Moreover, this opt-out push obfuscates what can be known, studied, and explained about young people. If enough parents opt their kids out of the surveys, then those same parents do two things. First, they can point to data and say it isn’t representative because it only shows the information from the parents who didn’t protect their rights and opt their child out (i.e., “you keep saying 25% of today’s teenagers are LGBTQ+ but you’re only asking the kids who would say that”). Then, they can say that the data used to help guide curriculum and collection decisions is indoctrination because it does not take their specific beliefs into account. They own the cycle.
Those are, of course, the same people who parrot the lies that today’s kids can’t read at grade level and point to standardized test scores — data acquired exactly the same way.
Book banners don’t want to know the truths their kids live because it strips them, the parents, of their power. So, to hold onto that power, they aid in erasing the truths of an entire generation out of fear that their own kid might fill in a bubble that mom or dad believes should be eradicated altogether.
It’s hard to know the truth when, at every turn, they’re working hard to make the truth impossible to find.
Book Censorship News: February 16, 2024
- “Tax-funded libraries within Kenosha County [WI] could have adult-only sections inside their buildings this year under a proposal that seeks to protect children from materials deemed pornographic.” This is going to keep spreading, and it shouldn’t be surprising to anyone.
- South Carolina is one step closer to the State Board of Education determining what books can and cannot be in school libraries across the state.
- Georgia educators have filed a sex discrimination lawsuit against the Cobb County School District (GA) following the firing of an educator who read a book about gender in her classroom.
- In Miami-Dade County Schools (FL), parents had to sign a permission slip for their students to listen to a story written by a Black author in class.
- St. Louis Park schools (MN) will allow parents to opt their students out of LGBTQ+ books.
- One Lee County (FL) school teacher explained that he resigned from his job earlier this school year because he walked into his classroom and saw the 600 books on his shelves were pulled for review. Recall in this county, the school media specialists have to go through every single book in the school to determine if it is appropriate.
- The Mat-Su Schools (AK) library review committee has made some recommendations on the 60 books being challenged in the district. More discussions and final decisions to come, but a lot of books are going to be pulled here.
- No surprise, the 11 books a local elected official wants removed from the Petal Public Library (AL) are all LGBTQ+ themed.
- Up north, 7 items were challenged in Ottawa Public Libraries (Ontario, Canada) last year.
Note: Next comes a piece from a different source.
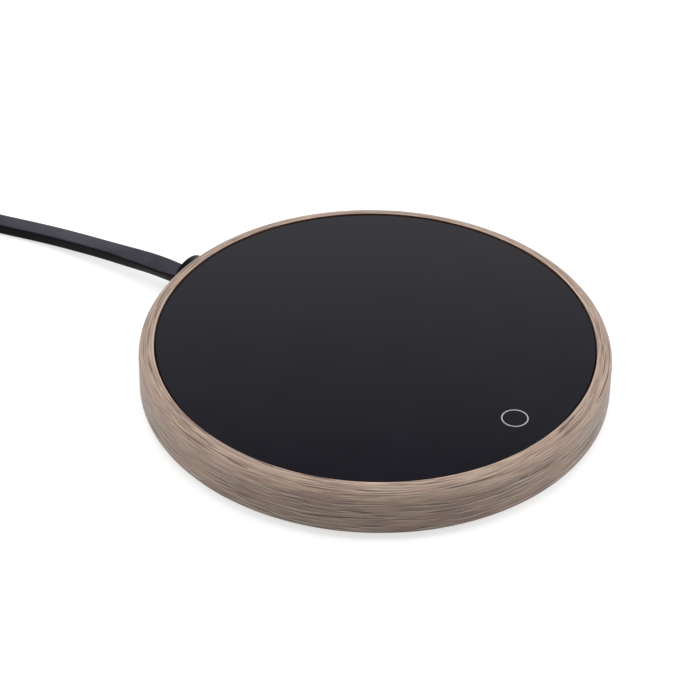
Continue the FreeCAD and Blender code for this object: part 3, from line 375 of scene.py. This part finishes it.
def round_the_ring(tree, size, shift=0.0):
    """A seamless place on the ring in units of a mark's size: the direction from the axis
    times the ring's radius over the mark's length, and height less radius, moved by a shift,
    over its width."""
    along, across = size
    where = add(tree, "TexCoord").outputs["Object"]
    flat = add(tree, "VectorMath", {0: where, 1: (1, 1, 0)}, operation="MULTIPLY")
    direction = add(tree, "VectorMath", {0: flat.outputs["Vector"]}, operation="NORMALIZE")
    turned = add(tree, "VectorMath", {0: direction.outputs["Vector"],
                                      "Scale": RING_RADIUS / along}, operation="SCALE")
    distance = add(tree, "VectorMath", {0: flat.outputs["Vector"]}, operation="LENGTH")
    height = add(tree, "SeparateXYZ", {0: where}).outputs["Z"]
    level = add(tree, "Math", {0: height, 1: distance.outputs["Value"]}, operation="SUBTRACT")
    moved = add(tree, "Math", {0: level.outputs[0], 1: shift * MM}, operation="ADD")
    scaled = add(tree, "Math", {0: moved.outputs[0], 1: 1 / (across * MM)}, operation="MULTIPLY")
    lifted = add(tree, "CombineXYZ", {"Z": scaled.outputs[0]})
    return add(tree, "VectorMath", {0: turned.outputs["Vector"], 1: lifted.outputs["Vector"]},
               operation="ADD").outputs["Vector"]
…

None were removed.
- This week, Catawba County Schools (NC) will reconsider whether or not to ban l8r g8r and The Carnival at Bray. But in a twist in this story, the person who complained withdrew the complaints before the meeting, so the books will remain.
- Iredell-Statesville Schools (NC) are still dealing with harassment from Moms For Liberty. This time, they were grilled over a partnership with the local public library that increases access to materials for students. This is apparently outrageous. The story here is about misinformation being wielded as a weapon.
- Daviess County Library (KY) spent $35,000 on reviewing materials in the collection after local crisis actors complained about 200 books. The library went through each title and ultimately elected to create age-restricted cards (fwiw, here’s why libraries need to exercise caution with this).
- Speaking of age-restricted cards, that’s new at Hillsborough County Public Libraries in Florida.
- Las Cruces School Board (NM) is allowing those who challenged Jack Of Hearts (and Other Parts) to challenge the book again. It was retained the last time.
- Oh, the woman who challenged 150 books in Dorchester District 2 (SC) doesn’t have a kid in the district? Color me shocked. BTW, here are all of the challenged books.
- Alachua County School Board (FL) will keep Melissa on shelves.
- “The latest effort at regulating ‘pornographic materials’ in Idaho public and school libraries will move forward. The overwhelming majority of testifiers at a public hearing Monday opposed SB 1289, many of whom argued it was unnecessary and potentially burdensome for some libraries and school districts.” Idaho legislators don’t care about their constituents but the far-right agenda.
- The fate of Me and Earl and the Dying Girl will be decided in MSAD 44 (ME) later this month.
- Dothan Houston County Library System (AL) is making it easier for books to be banned, and it’s also creating a new category of books that are shelved behind the checkout desk and only for those 19 and older. Sorry, 18-year-olds: you can go get killed in war, but you can’t borrow some books in your local library.